Embracing Hope When Life Hurts

“Is your life full of difficulties and temptations? Then be happy, for when the way is rough, your patience has a chance to grow. So let it grow, and don’t try to squirm out of your problems. For when your patience is finally in full bloom, then you will be ready for anything, strong in character, full and complete” James 1:2-4 The Living Bible).

—James 1:2–4

Last summer—right after she came home from experiencing the spiritual high of church camp—Denise experienced the sudden loss of her 47-year-old brother, Davie.

“He was an alcoholic,” she says. “I prayed and prayed for years and never saw him get saved. “He had been drinking and climbed onto a large lawn mower and started to drive. It soon tipped over into a fifteen-foot ditch and crushed him.”

Denise was brokenhearted over the fact that she didn’t know where her brother would spend eternity.

“I hoped and hoped that he had prayed before he died. I know if he had simply called on the name of Jesus, that Jesus would have saved his soul. But I just didn’t know.”
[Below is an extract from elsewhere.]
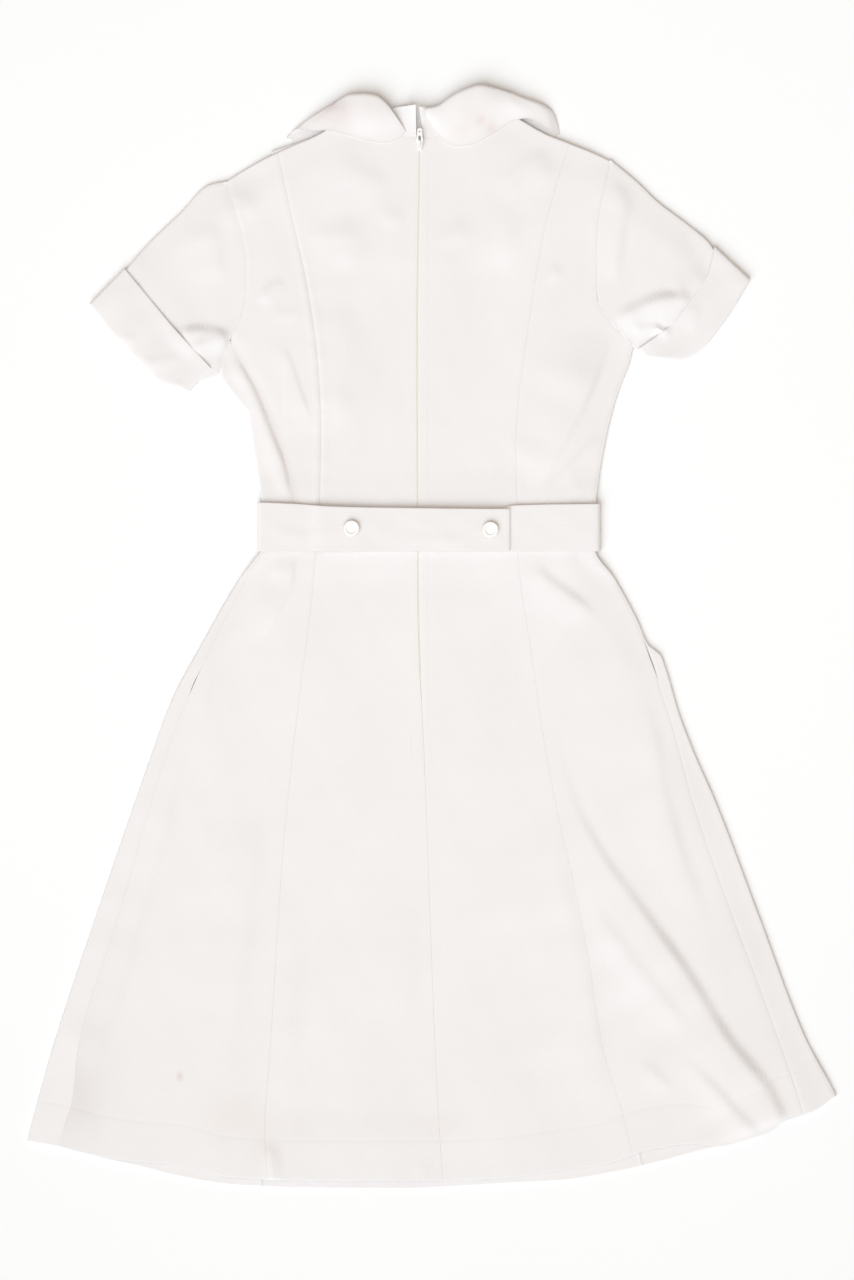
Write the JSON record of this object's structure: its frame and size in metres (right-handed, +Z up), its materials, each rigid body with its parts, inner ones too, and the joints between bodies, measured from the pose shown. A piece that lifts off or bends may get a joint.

Denise knelt at the place where Davie died, and she cried out to God. “I didn’t know how I’d continue to live with the loss of my brother and with not knowing where he was spending eternity,” she says.

While praying, Denise heard God’s voice. “Do you trust Me, Denise? Do you love Me?”

“I answered, ‘Yes, Lord. I love You with all my heart. And I do trust You.”

“I’m the only One who knows where your brother is. Leave it with Me. Trust Me.”

Denise was able to leave the issue with God right there. “He gave me His indescribable peace,” she says, “and He restored my confidence in Him. I’ve been at peace over my brother ever since that moment. And I have more confidence in God today than I ever have before. I know my Redeemer lives, and He is trustworthy!”

Just three years earlier, Denise’s mom died. “She was my best friend,” Denise says. “She had an aneurism that eventually took her life seven months later.”

After the death of her mom, both of Denise’s grandparents passed away, her dog died, and then Davie was gone. To add to the grief, two of Denise’s siblings are in jail.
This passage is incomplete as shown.